■ Record list:
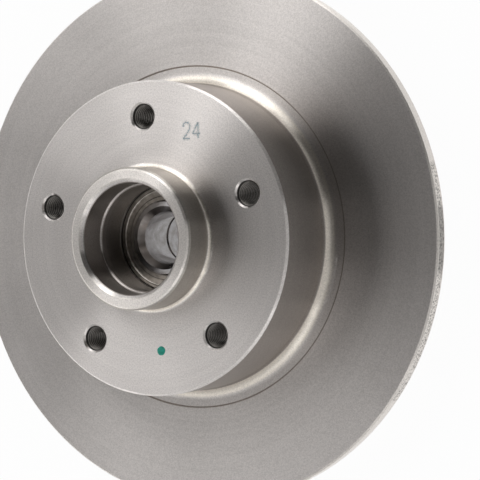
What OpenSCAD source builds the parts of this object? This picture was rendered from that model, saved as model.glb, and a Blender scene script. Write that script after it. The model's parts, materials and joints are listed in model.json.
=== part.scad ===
// Rear brake disc with its own wheel hub, and the double-row wheel bearing in it.
// Millimetres. The origin is the centre of the wheel's seating face, and +Z is the
// rotation axis towards the wheel. Radii and heights are profiled in the X half-plane
// and turned about Z, as the casting is turned on a lathe.

/* [Friction ring] */
// Outer diameter of the friction ring
ring_d = 260; // [250:1:300]
// Thickness of the friction ring when new
ring_t = 8; // [7:0.5:12]
// Depth of the wheel-side friction face below the wheel's seating face
ring_depth = 38; // [34:1:50]
// Chamfer on both edges of the rim
rim_chamfer = 0.8; // [0.4:0.1:1.5]
// Outer diameter of the relief turned round the foot of the hat
relief_d = 166.8; // [164:0.2:172]
// Depth of that relief
relief_depth = 0.45; // [0.3:0.05:1]
// Inner diameter of the friction face on the car side
back_face_d = 168; // [164:1:176]
// Step from the car-side friction face up to the hat's mouth
back_step = 1.2; // [0.6:0.1:2]

/* [Hat and wheel flange] */
// Outer diameter of the hat and the wheel flange
hat_d = 148; // [144:1:150]
// Wall of the hat at its mouth
hat_wall = 6.5; // [5:0.5:8]
// Thickness of the wheel flange
flange_t = 12; // [10:0.5:14]
// Chamfer round the wheel flange
flange_chamfer = 1; // [0.3:0.1:1.5]
// Fillet at the foot of the hat, on the wheel side
hat_foot_r = 6; // [4:0.5:7]
// Cast fillets inside the hat
cast_r = 5; // [3:0.5:6]
// Draft of the cast walls, in degrees
draft = 1.5; // [1:0.5:3]

/* [Wheel bolts] */
// Number of threaded holes
bolt_count = 5; // [4:1:6]
// Diameter of the bolt circle
bolt_pcd = 114.3; // [108:0.1:118]
// Nominal thread diameter of the wheel bolts
bolt_d = 12; // [10:1:14]
// Diameter of the countersink at each hole's mouth
countersink_d = 13.6; // [12.4:0.2:16]
// Angle of the first hole from +X, in degrees
bolt_phase = 20.8; // [0:0.1:72]
// Depth of the threads, through the cast bosses behind the flange
bolt_depth = 21; // [18:0.5:24]
// Diameter of those bosses where they leave the flange
bolt_boss_d = 19; // [17.5:0.5:19]
// Width of the rib that joins each boss to the hat's wall
bolt_rib_w = 12; // [10:1:14]

/* [Spigot and bore] */
// Diameter of the spigot that centres the wheel
spigot_d = 66; // [64:0.5:72]
// Height of the spigot above the seating face
spigot_h = 17.3; // [12:0.1:20]
// Chamfer on the spigot's outer edge
spigot_chamfer = 1.5; // [0.4:0.1:2]
// Fillet at the spigot's foot
spigot_foot_r = 2.5; // [1:0.5:4]
// Bore that the dust cap is pressed into
cap_bore_d = 52; // [51:0.5:53]
// Depth of the dust cap's bore from the spigot's end
cap_bore_h = 14.4; // [10:0.1:16]
// Sloped ledge under the dust cap
cap_ledge = 1; // [0.6:0.1:1.4]
// Chamfer at the mouth of the dust cap's bore
cap_chamfer = 1.9; // [0.4:0.1:2.4]

/* [Hub boss] */
// Depth of the bearing's wheel-side face below the seating face
bearing_depth = 13.2; // [12:0.2:16]
// Wall of the machined boss round the bearing
boss_wall = 7; // [6:0.5:8]
// How far the cast boss stands out past the machined nose
boss_step = 1.5; // [1:0.25:3]
// Length of the machined nose at the end of the boss
nose_l = 12; // [11:0.5:16]
// Length of boss past the bearing's car-side face
boss_lip = 4.3; // [3.8:0.1:6]
// Chamfer on the nose
nose_chamfer = 0.8; // [0.4:0.1:1.2]

/* [Bearing] */
// Outer diameter of the bearing
bearing_od = 55; // [54:0.5:56]
// Bore of the inner rings
bearing_bore = 25; // [24:0.5:26]
// Width over the rings
bearing_w = 45; // [44:0.5:48]
// Ball diameter
ball_d = 9.5; // [9:0.1:9.7]
// Balls in each row
ball_count = 12; // [8:1:12]
// Distance between the two rows
row_spacing = 21; // [19:0.5:23]
// Contact angle of the rows, in degrees
contact_angle = 35; // [25:1:40]
// Groove radius as a multiple of the ball's radius
conformity = 1.04; // [1.03:0.01:1.06]
// Running clearance between a ball and its grooves
ball_play = 0.03; // [0.02:0.01:0.06]
// Height of the outer ring's middle land above the groove's floor
land_h = 2.2; // [1.4:0.1:2.6]
// Lip that the balls snap over on the outer ring
snap_h = 0.2; // [0.1:0.05:0.3]
// Wall of the outer ring at its seal seats
seal_seat_wall = 2.5; // [2.3:0.1:2.6]
// Thickness of the inner rings at their outer ends
inner_rim_t = 5.5; // [5:0.1:5.8]
// Thickness of the inner rings where they meet
inner_joint_t = 3.4; // [3.1:0.1:3.8]
// Lead-in cone of the bore at both ends, measured along the axis and the radius
lead_in = 2.6; // [1.5:0.1:2.8]
// Chamfer of the bore where the inner rings meet
joint_chamfer = 0.9; // [0.4:0.1:1.2]
// Corner chamfer on the outside of the outer ring
ring_corner = 0.8; // [0.4:0.1:1]

/* [Ball cages] */
// Radial thickness of a cage
cage_t = 3.4; // [2.6:0.1:3.6]
// Thickness of the closed side behind the pockets
cage_side = 1.4; // [1:0.1:2]
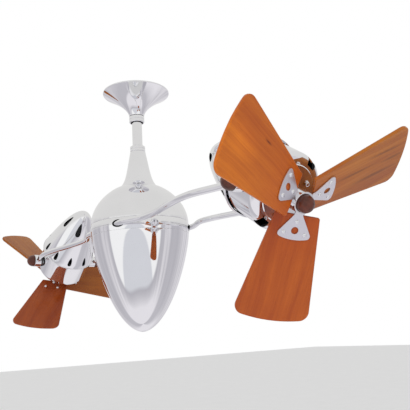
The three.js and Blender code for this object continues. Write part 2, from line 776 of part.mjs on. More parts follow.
function endPlate() {
  const z = -CAN_BACK - CLEARANCE;
  const radius = shellRadiusAt(z - END_PLATE_THICKNESS) - SHEET - 5 * CLEARANCE;
  const bossTop = z + BEARING_LENGTH;
  const plate = turned(
    [
      [SHAFT_RADIUS + CLEARANCE, z - END_PLATE_THICKNESS],
      [radius, z - END_PLATE_THICKNESS],
      [radius, z],
      [BEARING_RADIUS, z],
      [BEARING_RADIUS, bossTop],
      [SHAFT_RADIUS + CLEARANCE, bossTop],
    ],
    SMALL,
  );
  const holes = around(END_PLATE_HOLES, () =>
    rod(END_PLATE_HOLE_RADIUS, z - 2 * END_PLATE_THICKNESS, z + END_PLATE_THICKNESS, 8)
      .translate(END_PLATE_HOLE_CIRCLE, 0, 0),
  );
  return cut(plate, ...holes);
}

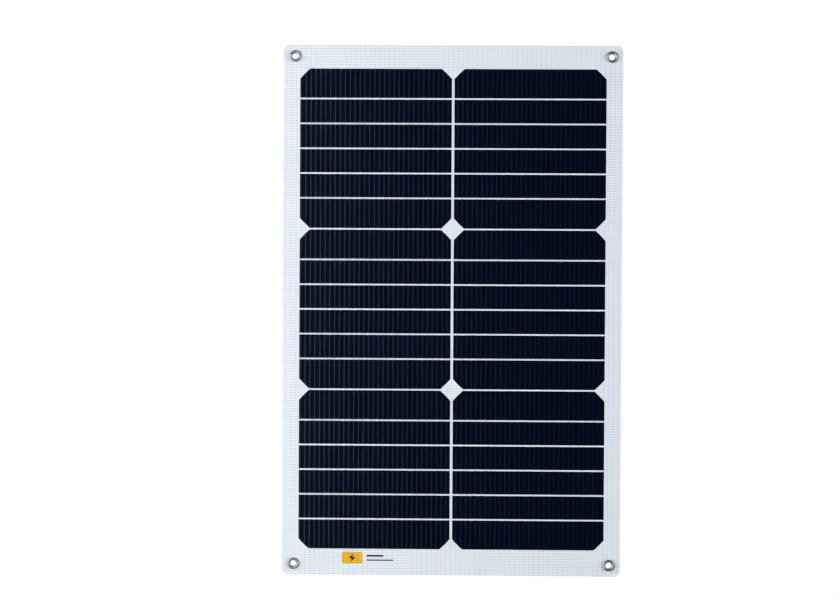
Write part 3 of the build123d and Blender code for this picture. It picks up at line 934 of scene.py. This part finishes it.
for end, body, height in (("top", "panel_1", eyelet_z), ("bottom", f"panel_{PANELS}", -eyelet_z)):
    for kind, outline in (("eyelets", eyelet_outline()), ("eyelet_washers", washer_outline())):
        ring = make_object(f"{kind}_{end}_bright", turned(outline))
        values = {"Start": (-eyelet_x, 0.0, height), "Step": (2 * eyelet_x, 0.0, 0.0), "Count": 2}
        apply_tree(ring, copies_in_line, Material=eyelet_steel, **values)
        shade(ring)
        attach(ring, body)
        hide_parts(f"{kind}_{end}")


# %% [markdown]
# ## Junction box
# The moulded parts have the right shape already, but their edges are knife sharp, and nothing moulded is. A
# copy of each is merged, its flat faces are joined up, and a bevel rounds the edges so that they catch light.

# %% Rounded copies of the CAD parts
def rounded_copy(node, name, material, width):
    """A copy of a CAD part with its edges rounded by width, in its place on its body."""
    bm = bmesh.new()
    bm.from_mesh(nodes[node].data)
    bmesh.ops.remove_doubles(bm, verts=bm.verts, dist=1e-6)
    bmesh.ops.dissolve_limit(bm, angle_limit=math.radians(1), verts=bm.verts, edges=bm.edges)
    piece = make_object(name, bm, material)
    bevel = piece.modifiers.new("rounding", "BEVEL")
    bevel.width, bevel.segments = width, 3
    bevel.limit_method, bevel.angle_limit = "ANGLE", math.radians(40)
    bevel.harden_normals = True
    keep_result(piece)
    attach(piece, nodes[node]["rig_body"])
    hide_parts(node)
    return piece


rounded_copy("box_base", "box_base_moulded", box_abs, 0.4 * MM)
rounded_copy("box_lid", "box_lid_moulded", box_abs, 0.3 * MM)
rounded_copy("gland_bodies", "gland_bodies_moulded", gland_nylon, 0.15 * MM)
rounded_copy("gland_nuts", "gland_nuts_moulded", gland_nylon, 0.12 * MM)


# %% [markdown]
# The lid's face isn't left bare. A mould maker breaks up a wide flat face with a groove, which hides how it
# sinks as it cools, and raises the signs for the two poles where the installer looks for them. The finger
# tab gets three grip ribs. The groove is cut by a flat ring, and the signs and ribs are rounded bars that
# stand proud.

# %% Lid details
GROOVE_INSET = 4.5 * MM
GROOVE_WIDTH = 1.0 * MM
GROOVE_DEPTH = 0.6 * MM
SIGN_SIZE = 6.0 * MM
SIGN_BAR = 1.3 * MM
PROUD_SIGN = 0.5 * MM
SUNK = 0.2 * MM  # how far a raised bar's foot reaches into the lid
GROOVE_ROUND = 3.0 * MM
BAR_ROUND = 0.45  # radius of a bar's corners, as a share of its narrow side
RIB_COUNT = 3
RIB_WIDTH, RIB_HEIGHT = 12 * MM, 0.45 * MM
PROUD_RIB = 0.2 * MM
FIRST_RIB = 0.8 * MM  # from the tab's lower edge
RIB_PITCH = 0.9 * MM


def rounded_box(left, low, width, height, radius, steps=6):
    """Outline of a rectangle with rounded corners."""
    points = []
    corners = ((1, 1, 0), (0, 1, 90), (0, 0, 180), (1, 0, 270))
    for right, upper, first in corners:
        centre_x = left + (width - radius if right else radius)
        centre_z = low + (height - radius if upper else radius)
        for step in range(steps + 1):
            angle = math.radians(first + 90 * step / steps)
            points.append((centre_x + radius * math.cos(angle), centre_z + radius * math.sin(angle)))
    return points


pad_low, pad_high = span("box_adhesive")
box_left, box_right = pad_low.x, pad_high.x
box_low, box_top = pad_low.z, pad_high.z
lid_points = [vertex.co for vertex in nodes["box_lid"].data.vertices]
lid_y = max(place.y for place in lid_points if place.z < (box_low + box_top) / 2)  # clear of the hinge


def bar_on_lid(name, centre_x, centre_z, width, height, foot, top):
    """One rounded bar between two depths, about a point on the lid."""
    left, low, radius = centre_x - width / 2, centre_z - height / 2, BAR_ROUND * min(width, height)
    outline = rounded_box(left, low, width, height, radius)
    return make_object(name, prism(outline, foot, top), box_abs)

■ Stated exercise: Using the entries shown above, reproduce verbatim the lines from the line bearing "Write part 3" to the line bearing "# stand proud.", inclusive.

■ Correct answer:
Write part 3 of the build123d and Blender code for this picture. It picks up at line 934 of scene.py. This part finishes it.
for end, body, height in (("top", "panel_1", eyelet_z), ("bottom", f"panel_{PANELS}", -eyelet_z)):
    for kind, outline in (("eyelets", eyelet_outline()), ("eyelet_washers", washer_outline())):
        ring = make_object(f"{kind}_{end}_bright", turned(outline))
        values = {"Start": (-eyelet_x, 0.0, height), "Step": (2 * eyelet_x, 0.0, 0.0), "Count": 2}
        apply_tree(ring, copies_in_line, Material=eyelet_steel, **values)
        shade(ring)
        attach(ring, body)
        hide_parts(f"{kind}_{end}")


# %% [markdown]
# ## Junction box
# The moulded parts have the right shape already, but their edges are knife sharp, and nothing moulded is. A
# copy of each is merged, its flat faces are joined up, and a bevel rounds the edges so that they catch light.

# %% Rounded copies of the CAD parts
def rounded_copy(node, name, material, width):
    """A copy of a CAD part with its edges rounded by width, in its place on its body."""
    bm = bmesh.new()
    bm.from_mesh(nodes[node].data)
    bmesh.ops.remove_doubles(bm, verts=bm.verts, dist=1e-6)
    bmesh.ops.dissolve_limit(bm, angle_limit=math.radians(1), verts=bm.verts, edges=bm.edges)
    piece = make_object(name, bm, material)
    bevel = piece.modifiers.new("rounding", "BEVEL")
    bevel.width, bevel.segments = width, 3
    bevel.limit_method, bevel.angle_limit = "ANGLE", math.radians(40)
    bevel.harden_normals = True
    keep_result(piece)
    attach(piece, nodes[node]["rig_body"])
    hide_parts(node)
    return piece


rounded_copy("box_base", "box_base_moulded", box_abs, 0.4 * MM)
rounded_copy("box_lid", "box_lid_moulded", box_abs, 0.3 * MM)
rounded_copy("gland_bodies", "gland_bodies_moulded", gland_nylon, 0.15 * MM)
rounded_copy("gland_nuts", "gland_nuts_moulded", gland_nylon, 0.12 * MM)


# %% [markdown]
# The lid's face isn't left bare. A mould maker breaks up a wide flat face with a groove, which hides how it
# sinks as it cools, and raises the signs for the two poles where the installer looks for them. The finger
# tab gets three grip ribs. The groove is cut by a flat ring, and the signs and ribs are rounded bars that
# stand proud.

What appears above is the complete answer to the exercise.